== Task brief ==
Write out the data below in full. Keep it exact.

== Material provided ==
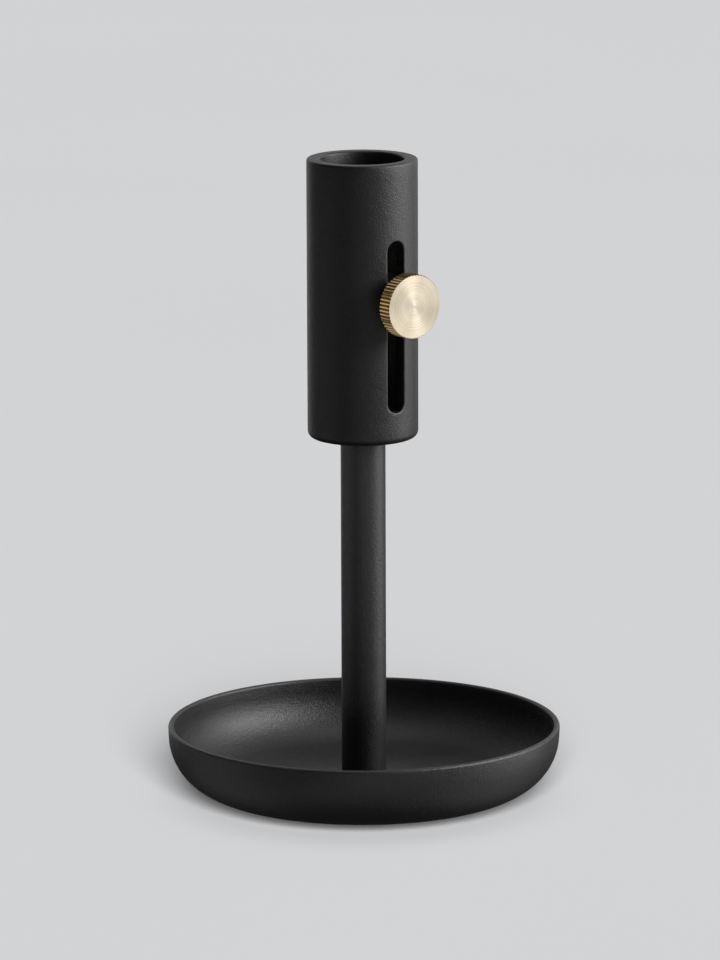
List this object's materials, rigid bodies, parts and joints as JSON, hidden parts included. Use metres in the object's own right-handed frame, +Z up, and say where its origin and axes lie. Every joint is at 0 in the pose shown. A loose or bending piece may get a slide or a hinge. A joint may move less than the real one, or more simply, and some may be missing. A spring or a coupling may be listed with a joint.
{
  "type": "candlestick",
  "caption": "Candlestick with a round drip dish, a slim stem and a slotted tube, in which a knurled thumb knob lifts and clamps the platform under a dinner candle.",
  "frame": {"origin": "centre of the resting face, under the felt ring", "axes": "+Z up along the stem and the candle; the slot and the knob face -Y"},
  "size_m": [0.107, 0.107, 0.1767],
  "materials": {
    "black_powder_coat": "fine-textured matt black powder coat on steel",
    "turned_brass": "turned, unlacquered, with concentric tool marks on the face and a straight knurl",
    "zinc_plated_steel": "zinc-plated screws, washer and piston",
    "grey_felt": "pressed wool felt with an adhesive back",
    "black_nylon": "plain moulded washer"
  },
  "bodies": {
    "base": {"felt_ring": "grey_felt", "drip_dish": "black_powder_coat", "base_washer": "zinc_plated_steel", "base_screw": "zinc_plated_steel", "stem": "black_powder_coat", "tube_plug": "black_powder_coat", "stem_screw": "zinc_plated_steel", "candle_tube": "black_powder_coat"},
    "platform": {"candle_platform": "zinc_plated_steel"},
    "clamp": {"clamp_washer": "black_nylon"},
    "knob": {"knob_stud": "zinc_plated_steel", "knob": "turned_brass"}
  },
  "joints": [
    {"name": "platform_slide", "type": "slide", "parent": "base", "child": "platform", "axis": [0, 0, 1], "range_m": [-0.0274, 0.0139]},
    {"name": "clamp_travel", "type": "slide", "parent": "platform", "child": "clamp", "axis": [0, -1, 0], "range_m": [0, 0.0008]},
    {"name": "knob_turn", "type": "hinge", "parent": "clamp", "child": "knob", "pos_m": [0, 0, 0.13925], "axis": [0, -1, 0], "range_deg": [0, 360]}
  ],
  "couplings": [
    {"joint": "knob_turn", "follows": "clamp_travel", "rad_per_m": 7854}
  ]
}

== Full output ==
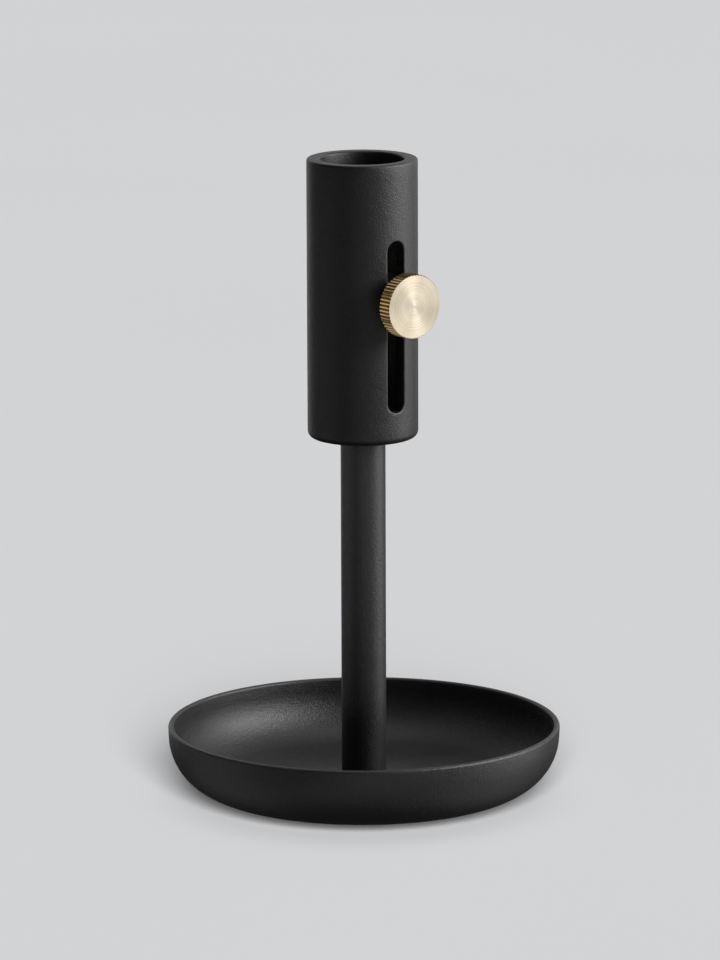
List this object's materials, rigid bodies, parts and joints as JSON, hidden parts included. Use metres in the object's own right-handed frame, +Z up, and say where its origin and axes lie. Every joint is at 0 in the pose shown. A loose or bending piece may get a slide or a hinge. A joint may move less than the real one, or more simply, and some may be missing. A spring or a coupling may be listed with a joint.
{
  "type": "candlestick",
  "caption": "Candlestick with a round drip dish, a slim stem and a slotted tube, in which a knurled thumb knob lifts and clamps the platform under a dinner candle.",
  "frame": {"origin": "centre of the resting face, under the felt ring", "axes": "+Z up along the stem and the candle; the slot and the knob face -Y"},
  "size_m": [0.107, 0.107, 0.1767],
  "materials": {
    "black_powder_coat": "fine-textured matt black powder coat on steel",
    "turned_brass": "turned, unlacquered, with concentric tool marks on the face and a straight knurl",
    "zinc_plated_steel": "zinc-plated screws, washer and piston",
    "grey_felt": "pressed wool felt with an adhesive back",
    "black_nylon": "plain moulded washer"
  },
  "bodies": {
    "base": {"felt_ring": "grey_felt", "drip_dish": "black_powder_coat", "base_washer": "zinc_plated_steel", "base_screw": "zinc_plated_steel", "stem": "black_powder_coat", "tube_plug": "black_powder_coat", "stem_screw": "zinc_plated_steel", "candle_tube": "black_powder_coat"},
    "platform": {"candle_platform": "zinc_plated_steel"},
    "clamp": {"clamp_washer": "black_nylon"},
    "knob": {"knob_stud": "zinc_plated_steel", "knob": "turned_brass"}
  },
  "joints": [
    {"name": "platform_slide", "type": "slide", "parent": "base", "child": "platform", "axis": [0, 0, 1], "range_m": [-0.0274, 0.0139]},
    {"name": "clamp_travel", "type": "slide", "parent": "platform", "child": "clamp", "axis": [0, -1, 0], "range_m": [0, 0.0008]},
    {"name": "knob_turn", "type": "hinge", "parent": "clamp", "child": "knob", "pos_m": [0, 0, 0.13925], "axis": [0, -1, 0], "range_deg": [0, 360]}
  ],
  "couplings": [
    {"joint": "knob_turn", "follows": "clamp_travel", "rad_per_m": 7854}
  ]
}